Addressing Investor Concerns: Navigating Directional Uncertainty
The current market landscape has left many investors grappling with significant directional uncertainty. We see this directly reflected in the questions our readers are asking, from immediate inquiries like “Is WTI going up or down?” to broader strategic concerns such as “What do you predict the price of oil per barrel will be by end of 2026?” These questions highlight a market searching for conviction amidst conflicting signals. The traditional playbook of “geopolitical risk equals higher prices” has been largely invalidated, forcing investors to recalibrate their analytical frameworks. The focus has decisively shifted from merely assessing supply constraints to meticulously scrutinizing demand indicators, inventory levels, and the pace of the global energy transition. This requires a more nuanced approach, emphasizing data-driven analysis over reactive headline trading, as the market increasingly distinguishes between perceived risks and actual barrels available or consumed.
Upcoming Catalysts: Charting the Near-Term Trajectory
With investors keenly focused on data that clarifies supply-demand balances and future market direction, the upcoming calendar of energy events will be critical. The next two weeks present several key opportunities for the market to gain clarity and potentially solidify a trend. Today, April 21st, the OPEC+ Joint Ministerial Monitoring Committee (JMMC) meeting is taking place. While not a full ministerial meeting, the JMMC’s assessment of market conditions and adherence to production quotas will provide an early signal of the cartel’s stance on supply management.
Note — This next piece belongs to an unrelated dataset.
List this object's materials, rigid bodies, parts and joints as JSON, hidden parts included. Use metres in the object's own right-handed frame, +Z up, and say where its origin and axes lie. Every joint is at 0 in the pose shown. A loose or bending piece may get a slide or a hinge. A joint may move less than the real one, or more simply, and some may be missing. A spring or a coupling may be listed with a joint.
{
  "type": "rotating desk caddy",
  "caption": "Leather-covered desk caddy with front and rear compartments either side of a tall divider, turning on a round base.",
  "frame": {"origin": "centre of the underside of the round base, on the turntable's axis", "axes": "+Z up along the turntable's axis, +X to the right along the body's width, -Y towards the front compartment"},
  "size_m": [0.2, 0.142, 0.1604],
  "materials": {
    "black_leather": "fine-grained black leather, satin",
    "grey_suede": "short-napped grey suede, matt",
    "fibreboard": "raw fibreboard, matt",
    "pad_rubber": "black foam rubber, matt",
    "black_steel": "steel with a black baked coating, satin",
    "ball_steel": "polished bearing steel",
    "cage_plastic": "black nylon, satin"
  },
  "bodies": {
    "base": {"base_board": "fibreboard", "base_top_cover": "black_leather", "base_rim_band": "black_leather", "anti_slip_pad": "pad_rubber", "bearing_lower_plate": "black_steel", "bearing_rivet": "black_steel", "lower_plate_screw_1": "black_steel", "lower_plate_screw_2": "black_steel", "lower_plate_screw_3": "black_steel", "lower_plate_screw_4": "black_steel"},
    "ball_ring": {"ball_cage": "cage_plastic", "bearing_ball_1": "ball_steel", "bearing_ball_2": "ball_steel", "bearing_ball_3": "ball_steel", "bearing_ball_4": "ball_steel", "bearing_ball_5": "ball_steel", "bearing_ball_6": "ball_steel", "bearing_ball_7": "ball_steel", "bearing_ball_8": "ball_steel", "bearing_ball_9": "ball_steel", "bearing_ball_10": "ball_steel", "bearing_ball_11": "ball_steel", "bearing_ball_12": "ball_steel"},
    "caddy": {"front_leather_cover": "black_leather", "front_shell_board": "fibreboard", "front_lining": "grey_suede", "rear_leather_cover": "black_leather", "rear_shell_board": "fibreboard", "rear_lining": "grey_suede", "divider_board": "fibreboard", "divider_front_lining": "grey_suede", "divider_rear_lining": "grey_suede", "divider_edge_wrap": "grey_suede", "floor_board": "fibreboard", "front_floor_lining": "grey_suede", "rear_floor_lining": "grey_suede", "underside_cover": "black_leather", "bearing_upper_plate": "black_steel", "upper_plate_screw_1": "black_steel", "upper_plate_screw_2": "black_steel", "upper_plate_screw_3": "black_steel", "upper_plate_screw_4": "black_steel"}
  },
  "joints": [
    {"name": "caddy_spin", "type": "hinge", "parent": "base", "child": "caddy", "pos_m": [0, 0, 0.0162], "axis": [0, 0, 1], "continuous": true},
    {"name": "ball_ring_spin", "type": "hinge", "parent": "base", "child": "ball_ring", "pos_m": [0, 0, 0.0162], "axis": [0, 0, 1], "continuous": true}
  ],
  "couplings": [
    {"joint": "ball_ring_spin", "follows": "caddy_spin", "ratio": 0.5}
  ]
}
Any indication of further cuts or adherence to existing agreements could offer some price support, while a relaxed tone might exacerbate demand-side concerns. Later this week, on April 22nd and again on April 29th, the EIA Weekly Petroleum Status Reports will be released. These reports offer crucial insights into U.S. crude oil and product inventories, refinery utilization, and implied demand, serving as a bellwether for the health of the world’s largest oil consumer. Significant builds in crude inventories, for instance, could reinforce bearish sentiment. Furthermore, the Baker Hughes Rig Count, due on April 24th and May 1st, will provide an indication of future U.S. production activity, a key variable in the global supply equation. Looking slightly further out, the EIA’s Short-Term Energy Outlook on May 2nd will offer official projections for supply, demand, and prices, providing a vital benchmark for market expectations. For investors seeking to understand where prices are headed, these data points, rather than geopolitical headlines, will likely prove to be the most influential catalysts in the immediate future.